[Collected data entries]
####
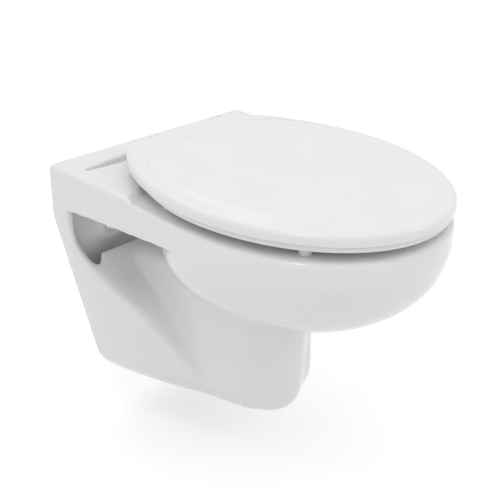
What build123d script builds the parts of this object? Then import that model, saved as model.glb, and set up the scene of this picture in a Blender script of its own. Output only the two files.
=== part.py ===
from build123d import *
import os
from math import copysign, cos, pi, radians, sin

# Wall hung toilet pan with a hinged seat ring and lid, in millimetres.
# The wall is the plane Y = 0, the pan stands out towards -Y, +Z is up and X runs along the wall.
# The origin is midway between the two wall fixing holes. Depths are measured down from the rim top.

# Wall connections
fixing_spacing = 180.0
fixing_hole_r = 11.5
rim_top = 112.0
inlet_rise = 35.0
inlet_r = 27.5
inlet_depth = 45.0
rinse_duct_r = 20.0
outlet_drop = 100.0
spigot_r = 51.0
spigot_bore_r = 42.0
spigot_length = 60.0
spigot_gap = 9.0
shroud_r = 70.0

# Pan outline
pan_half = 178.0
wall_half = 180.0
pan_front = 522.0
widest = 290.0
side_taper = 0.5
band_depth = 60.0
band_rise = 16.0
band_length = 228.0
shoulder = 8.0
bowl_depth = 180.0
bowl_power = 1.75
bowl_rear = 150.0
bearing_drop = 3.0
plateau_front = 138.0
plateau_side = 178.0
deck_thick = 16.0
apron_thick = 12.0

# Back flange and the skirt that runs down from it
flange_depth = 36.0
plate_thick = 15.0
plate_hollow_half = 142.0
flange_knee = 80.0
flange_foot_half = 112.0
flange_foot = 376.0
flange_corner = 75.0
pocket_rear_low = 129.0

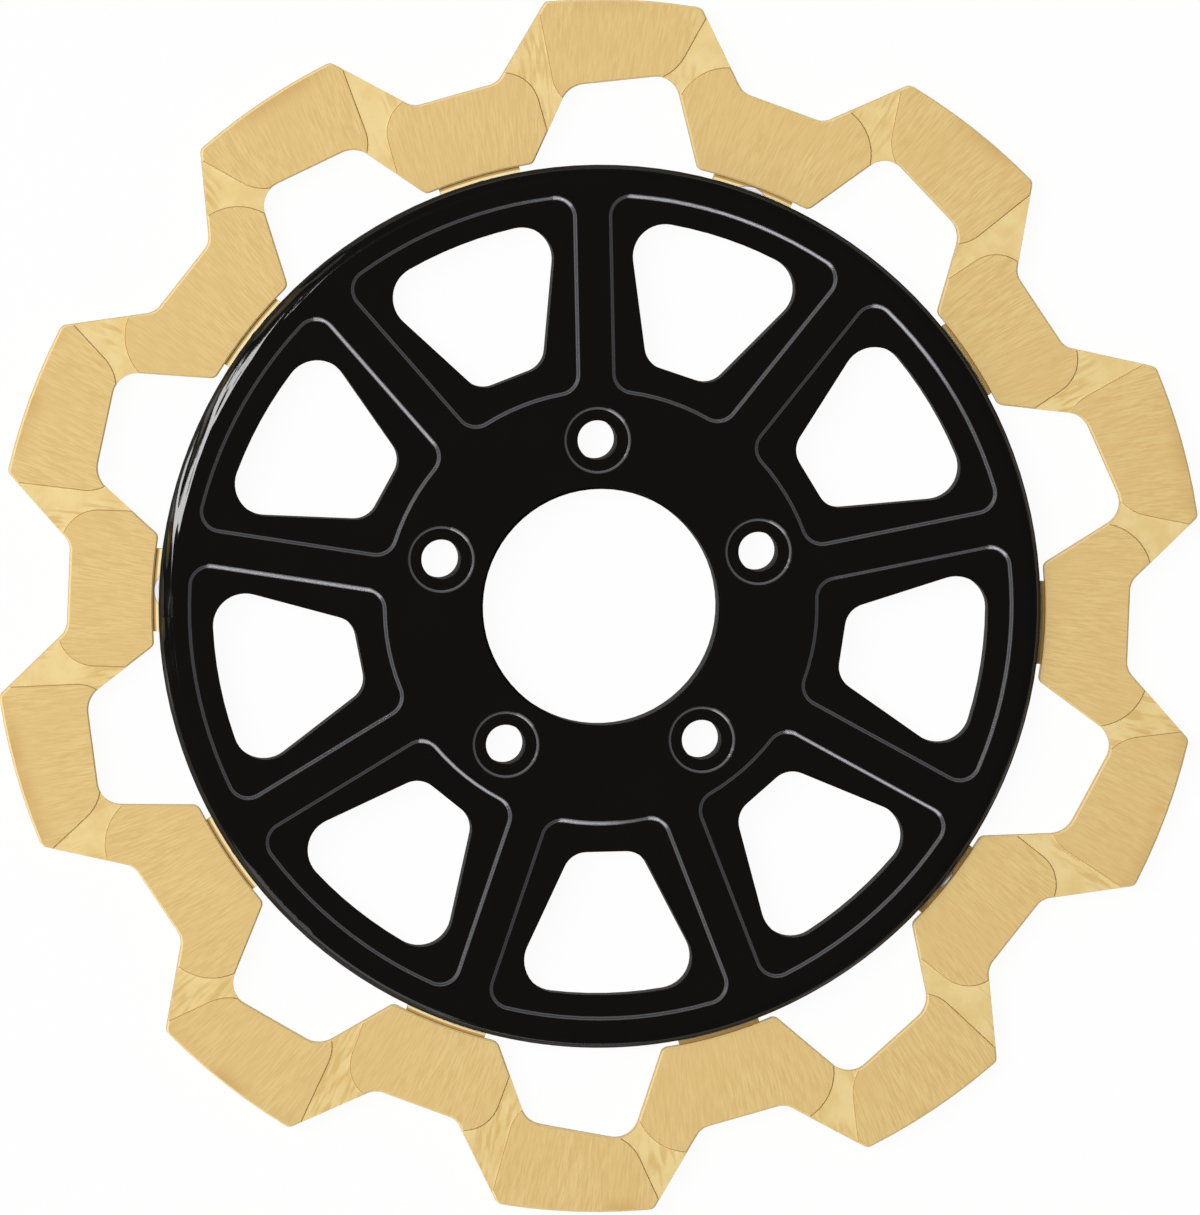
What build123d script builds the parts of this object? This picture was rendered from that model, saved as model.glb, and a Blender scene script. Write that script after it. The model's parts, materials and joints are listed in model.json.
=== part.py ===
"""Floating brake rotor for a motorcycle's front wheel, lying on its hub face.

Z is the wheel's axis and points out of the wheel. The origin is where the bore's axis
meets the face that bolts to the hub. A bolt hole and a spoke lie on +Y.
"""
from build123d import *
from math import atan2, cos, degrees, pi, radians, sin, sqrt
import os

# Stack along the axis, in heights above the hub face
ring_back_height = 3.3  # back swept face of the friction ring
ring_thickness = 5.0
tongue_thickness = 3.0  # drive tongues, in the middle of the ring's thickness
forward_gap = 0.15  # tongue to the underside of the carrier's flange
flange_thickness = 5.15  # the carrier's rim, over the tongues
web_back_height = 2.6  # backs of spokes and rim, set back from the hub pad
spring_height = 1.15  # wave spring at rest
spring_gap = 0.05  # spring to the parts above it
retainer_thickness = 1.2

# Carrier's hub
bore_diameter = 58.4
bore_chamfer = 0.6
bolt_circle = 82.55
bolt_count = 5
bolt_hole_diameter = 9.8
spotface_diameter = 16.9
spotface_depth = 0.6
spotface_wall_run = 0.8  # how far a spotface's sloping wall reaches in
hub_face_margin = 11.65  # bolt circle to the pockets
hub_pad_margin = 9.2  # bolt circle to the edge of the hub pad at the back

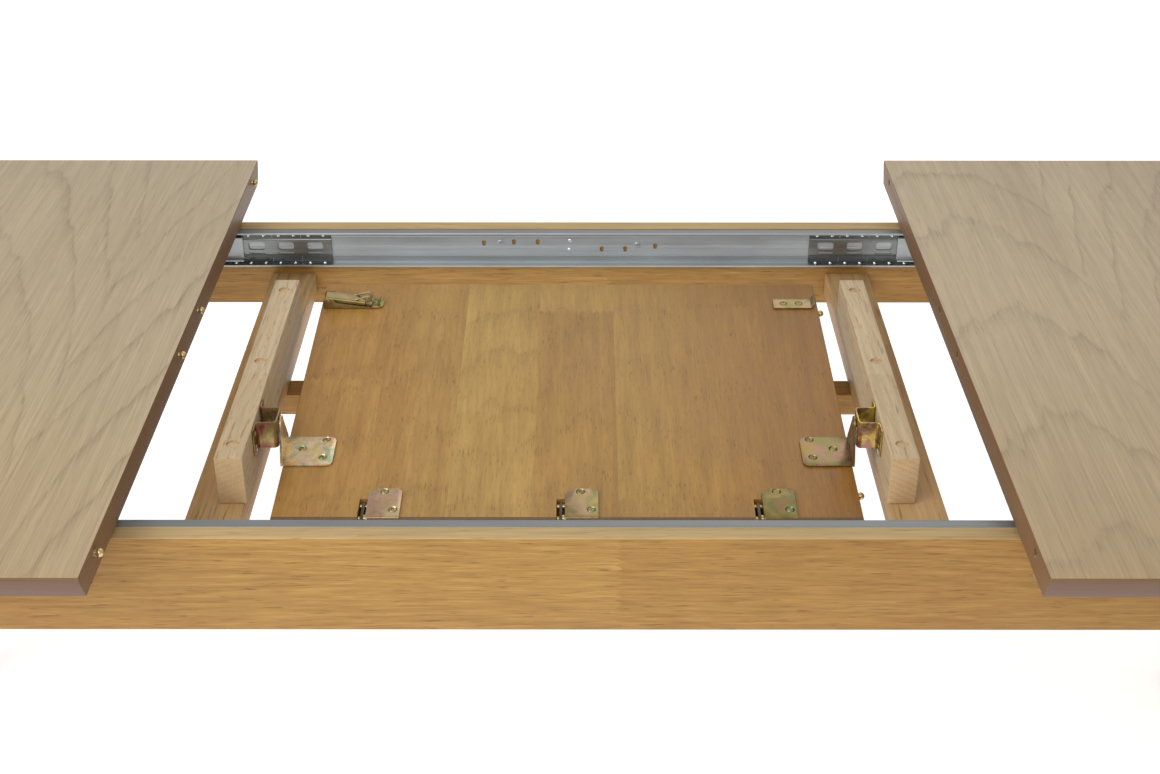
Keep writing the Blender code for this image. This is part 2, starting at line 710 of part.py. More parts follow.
####
**Written instruction**
Quote exactly the opening line of the material above and every line after it, up to and including the line that contains "# The origin".

**Exercise result**
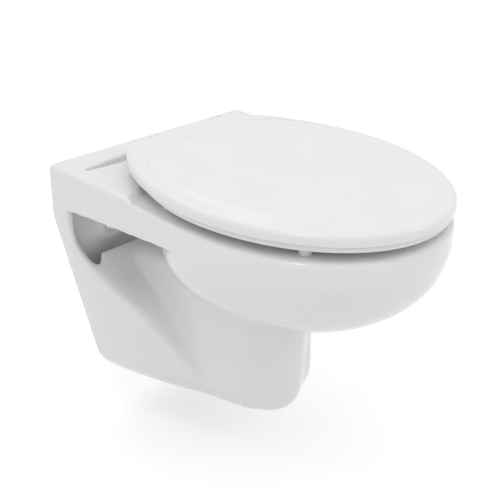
What build123d script builds the parts of this object? Then import that model, saved as model.glb, and set up the scene of this picture in a Blender script of its own. Output only the two files.
=== part.py ===
from build123d import *
import os
from math import copysign, cos, pi, radians, sin

# Wall hung toilet pan with a hinged seat ring and lid, in millimetres.
# The wall is the plane Y = 0, the pan stands out towards -Y, +Z is up and X runs along the wall.
# The origin is midway between the two wall fixing holes. Depths are measured down from the rim top.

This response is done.